Thanks Erin..I love the outfits too. The women I used for the dresses always does a great job. Marj as usual did an outstanding job with their bows. Happy Thanksgiving!!! Give Hunter a hug and kiss for me.


----------



## maltlovereileen (Jan 19, 2009)

Holy cow...coordinated, festive and just perfect!!! Smashing!!!! Yes, Reginald IS definitely a heart melter! Hope you and your little clan have a very lovely holiday! Thanks so much for sharing pics of your precious crew with us!!!


----------



## CrystalAndZoe (Jul 11, 2006)

Well now I'm in the mood for Thanksgiving! Mary your babies are so precious and look faboo! So....now I'm looking forward to the Thanksgiving Feast photos. Are they going to be dining with white linens? I'm just remembering that gorgeous birthday party and how beautifully the table was.


----------



## mary-anderson (Jan 12, 2010)

maltlovereileen said:


> Holy cow...coordinated, festive and just perfect!!! Smashing!!!! Yes, Reginald IS definitely a heart melter! Hope you and your little clan have a very lovely holiday! Thanks so much for sharing pics of your precious crew with us!!!


Eileen thank you so much for all your wonderful compliments.



Crystal&Zoe said:


> Well now I'm in the mood for Thanksgiving! Mary your babies are so precious and look faboo! So....now I'm looking forward to the Thanksgiving Feast photos. Are they going to be dining with white linens? I'm just remembering that gorgeous birthday party and how beautifully the table was.


Thank you Crystal. As for the the white linens not sure. We always go over a friends house for Thanksgiving. She bakes a turkey and we deep fry one. She does set a lovely table though.:thumbsup: Wishing you, your fluffs and your dear parents a Happy Thanksgiving.


----------



## lovesophie (Jan 28, 2008)

Okay, there is just way too much cuteness in this thread. :wub: Your babies are just precious. Love their Thanksgiving outfits. :chili:


----------



## Johita (Jul 10, 2009)

Those are some great outfits - I esp. love the dresses your girls are wearing. Your gang looks fabulous!


----------



## mary-anderson (Jan 12, 2010)

lovesophie said:


> Okay, there is just way too much cuteness in this thread. :wub: Your babies are just precious. Love their Thanksgiving outfits. :chili:


Thank you so much Sarah. Have a wonderful Thanksgiving.



Johita said:


> Those are some great outfits - I esp. love the dresses your girls are wearing. Your gang looks fabulous!

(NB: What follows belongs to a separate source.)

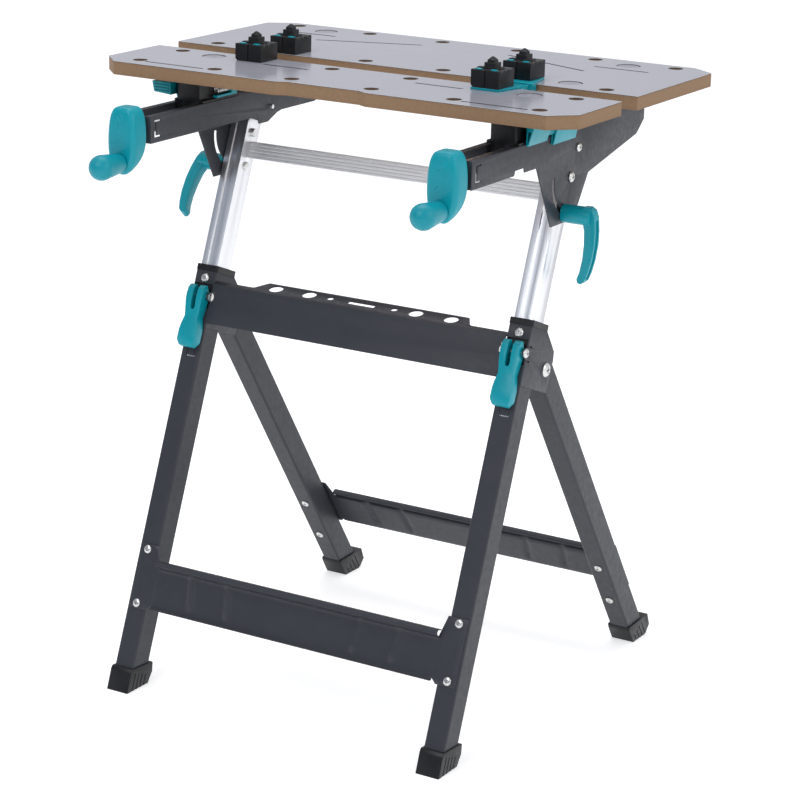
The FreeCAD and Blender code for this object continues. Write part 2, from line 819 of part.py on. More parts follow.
spacer_length = ARM_OUT - D.wall - TUBE_OUT - 0.1
spacer_profile = [(SCREW_RADIUS, 0), (8, 0), (8, spacer_length), (SCREW_RADIUS, spacer_length)]
spacer = revolve("spacer", spacer_profile)
spacer_spots = across_spots(D.pivot_y, D.pivot_z, TUBE_OUT) + across_spots(clamp_y, clamp_z, TUBE_OUT)
group("tilt_spacers", spacer, spacer_spots)


# ---------------------------------------------------------------- tilting arms


def arc_points(radius, start, end, steps):
    """Points on an arc about the origin, as (y, z), angles in degrees from +Y towards +Z."""
    points = []
    for number in range(steps + 1):
        angle = Dim.of(start + (end - start) * number / steps)
        points.append((radius * cosine(angle), radius * sine(angle)))
    return points


def arm(name, side):
    """Pressed arm, drawn from the tilt pivot: a large outer cheek, a slim inner one, both bridged."""
    body = new_body(name)
    front, back = D.arm_front - D.pivot_y, D.arm_back - D.pivot_y
    plate = D.plate_front - D.pivot_y
    top, bottom = D.arm_top - D.pivot_z, D.arm_bottom - D.pivot_z
    deck = D.table_height - D.jaw_thickness - D.pivot_z
    outer_cheek = [
        (front, top),
        (front, bottom),
        (-153, bottom),
        (-151, bottom + 6),
        (-128, bottom + 6),
        (-126, bottom),
        (-94.5, bottom),
        (-50.5, -57),
        (-13, -57),
        (24, -40),
        (49.5, -2),
        (188.5, 27.5),
        (back - 0.3, 44.5),
        (back, deck),
        (23, deck),
        (8, top),
    ]
    inner_cheek = [
        (plate, top),
        (plate, bottom),
        (-14, bottom),
        (-9, bottom - 11),
        (12, bottom - 11),
        (40, bottom + 1),
        (67, bottom + 1),
        (129, bottom + 1),
        (back - 0.3, 44.5),
        (back, deck),
        (23, deck),
        (8, top),
    ]
    half, skin = D.arm_half, D.wall
    outward = side > 0
    pad_outline(body, "YZ_Plane", outer_cheek, skin, False, not outward, (half - skin) * side)
    pad_outline(body, "XZ_Plane", box_outline(-half, half, bottom, top), skin * 2, False, True, -plate)
    pad_outline(body, "XY_Plane", box_outline(-half, half, 23, back), skin, False, True, deck)
    pad_outline(body, "YZ_Plane", inner_cheek, skin, False, outward, (skin - half) * side)
    for inner, edge in ((half - D.lip_width, half), (-half, D.lip_width - half)):
        pad_outline(body, "XY_Plane", box_outline(inner, edge, plate, 3), skin, False, True, top)
    spindle = [(0, D.spindle_z - D.pivot_z, D.neck_radius + D.running_gap)]
    cut_circles(body, "XZ_Plane", spindle, 20, True, False, -plate)
    slot_start, slot_end = 248.8, 176
    outside = arc_points(D.slot_radius + D.slot_half, slot_start + 4.2, slot_end - 4, 12)
    inside = arc_points(D.slot_radius - D.slot_half, slot_end - 4, slot_start + 4.2, 12)
    outer_face = (half - skin / 2) * side
    cut_outlines(body, "YZ_Plane", [outside + inside], 6, True, False, outer_face)
    circles = [(0, 0, SCREW_RADIUS + D.running_gap)]
    cut_circles(body, "YZ_Plane", circles, 6, True, False, outer_face)
    cut_circles(body, "YZ_Plane", [(18.6, 35.7, SCREW_RADIUS)], D.arm_half * 3)
    # a bracket-shaped slot near the front end of each cheek
    near, far, low, high = front + 9.7, front + 22.7, bottom + 6.8, bottom + 29.3
    stroke, thin = 4, 2.5
    sign = [(near, low), (far, low), (far, low + thin), (near + stroke, low + thin)]
    sign += [(near + stroke, high - thin), (far, high - thin), (far, high), (near, high)]
    for face in (outer_face, -outer_face):
        cut_outlines(body, "YZ_Plane", [sign], 6, True, False, face)
    shift = (D.cap_side - D.arm_side) * side
    holes = [(shift, row - D.pivot_y, SCREW_RADIUS) for row in (D.cap_row_middle, D.cap_row_back)]
    cut_circles(body, "XY_Plane", holes, 8, True, False, deck)
    place(body, D.arm_side * side, D.pivot_y, D.pivot_z)
    return node(body)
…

aaahhh thanks I love the dresses too. Wishing you and your family a 
Happy Thanksgiving.


----------



## Rocky's Mom (Apr 10, 2010)

And I am SOOOOO enjoying Mary. :wub: Those pictures are so adorable, love those Thanksgiving outfits. Rocky and I wish you a Happy Thanksgiving!


----------



## Maisie and Me (Mar 12, 2009)

Mary, your fluffs look so adorable and fall-ish. We hope you have a wonderful Thanksgiving!


----------



## girlygirls (Oct 31, 2010)

Great pictures. So cute!!!


----------



## njdrake (Apr 23, 2007)

Mary, your pups looks fantastic! They're so coordinated and so Thanksgiving!
Good job, love the pictures.:wub:


----------



## iheartbisou (Feb 13, 2007)

Adorable!!! Great photos..they really make me feel like Thanksgiving!!!


----------



## Kara (Apr 29, 2007)

Aww they ALL look absolutely adorable. Each and every one of them.


----------



## mary-anderson (Jan 12, 2010)

Rocky's Mom said:


> And I am SOOOOO enjoying Mary. :wub: Those pictures are so adorable, love those Thanksgiving outfits. Rocky and I wish you a Happy Thanksgiving!

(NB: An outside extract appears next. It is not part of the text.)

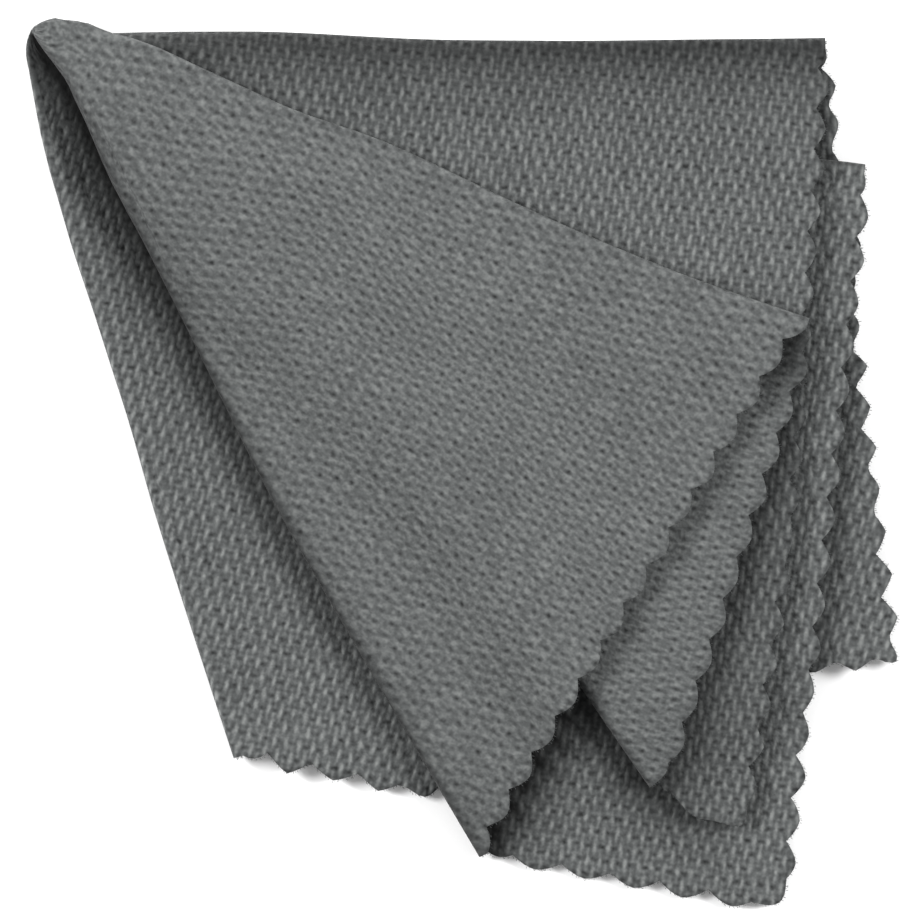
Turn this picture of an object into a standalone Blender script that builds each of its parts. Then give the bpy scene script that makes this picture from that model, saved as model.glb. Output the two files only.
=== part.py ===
"""A pinked microfibre cleaning cloth, folded to a point and lying flat.

One knitted sheet is pleated about a single tip. Going once round the tip, the sheet
crosses six folds and lies in six layers, one over the other. Every layer is a wedge
with its point at the tip and its zigzag cut edge at the far end.

Plan positions are polar: an angle in degrees, turned clockwise from +X, and a reach
in millimetres from the tip. Lengths are in millimetres and turn to metres at the end.
"""

import math
from collections import namedtuple

import bmesh
import bpy
import numpy as np
from mathutils.geometry import tessellate_polygon

MM = 0.001

# Sheet and stack
SHEET = 1.0           # thickness of the sheet
PITCH = 1.5           # rise from one layer to the next, so 0.5 is left between them
FOLD_DEPTH = 1.6      # most that a fold's round back stands out sideways
HOLD = 0.6            # a layer stays level this far past the layer under it
DRAPE = 15.0          # and comes down over this width after that
TIP_SQUASH = 0.70     # layers are pressed to this share of their pitch at the tip
SQUASH_REACH = 14.0   # and are at full pitch from here on

# Pinked edge
TOOTH_PITCH = 4.76
TOOTH_DEPTH = 1.4
TOOTH_BAND = 2.6      # width of the last row of faces, which carries the teeth

# Rounded tip
TIP_START = 3.0       # reach at which the layers run into the closed tip
TIP_BACK = 2.0        # how far the closed tip goes back from there
TIP_AXIS = 45.0       # direction that the tip points away from
TIP_RINGS = (0.85, 0.60, 0.30)

# Resolution
ROW_SHARES = (0.0, 0.02, 0.045, 0.08, 0.14, 0.25, 0.38, 0.51, 0.63, 0.745, 0.85, 0.94)
FOLD_STEPS = 5

# Where the round back of each fold lies, by reach from the tip. "side" is +1 where it
# faces clockwise and -1 where it faces the other way; "tip" is the reach at the cut edge.
REACHES = (3.0, 5.0, 7.0, 10.0, 15.0, 25.0, 40.0, 55.0, 75.0, 90.0, 110.0)
Fold = namedtuple("Fold", "name side tip angles")
FOLDS = {
    f.name: f
    for f in (
        Fold("front_left", 1, 103.9, (66, 61, 62, 62.7, 64.2, 63.7, 63.6, 63.6, 62.8, 62.3, 61.8)),
        Fold("front_top", -1, 91.3, (-48, -23, -8, -0.8, 6.3, 13.8, 16.4, 18.8, 20.0, 19.9, 19.9)),
        Fold("strip_left", 1, 108.6, (50, 46, 45, 46, 46, 46, 46.5, 47, 47.8, 49.0, 51.2)),
        Fold("back_top", -1, 87.8, (-52, -26, -10, -6, -4, -2.3, -0.3, 0.1, 0.0, -0.1, -0.1)),
        Fold("back_left", 1, 83.3, (128, 107, 98, 91, 85.2, 79.8, 76.6, 75.7, 75.2, 75, 75)),
        Fold("inner_top", -1, 93.3, (10, 14, 14, 13, 12, 11, 10, 9.5, 9, 8.5, 8.5)),
    )
}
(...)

Dianne thank you and glad you enjoyed. Happy Thanksgiving to you and Rocky.



Maisie and Me said:


> Mary, your fluffs look so adorable and fall-ish. We hope you have a wonderful Thanksgiving!


Thanks Michelle..Happy Thanksgiving!!



girlygirls said:


> Great pictures. So cute!!!


Thanks Lisa..Enjoy your Thanksgiving.



njdrake said:


> Mary, your pups looks fantastic! They're so coordinated and so Thanksgiving!
> Good job, love the pictures.:wub:


Jane thanks for the lovely compliments. Have a Happy Thanksgiving.



iheartbisou said:


> Adorable!!! Great photos..they really make me feel like Thanksgiving!!!


Thanks you...Happy Thanksgiving.



Kara said:


> Aww they ALL look absolutely adorable. Each and every one of them.


Thanks you so much Kara..Have a wonderful Thanksgiving.


----------



## mfa (Oct 5, 2009)

such cute babies!!:wub:
love your new siggy!!


----------



## mary-anderson (Jan 12, 2010)

mfa said:


> such cute babies!!:wub:
> love your new siggy!!


 
Thanks...Have a wonderful Thanksgiving.


----------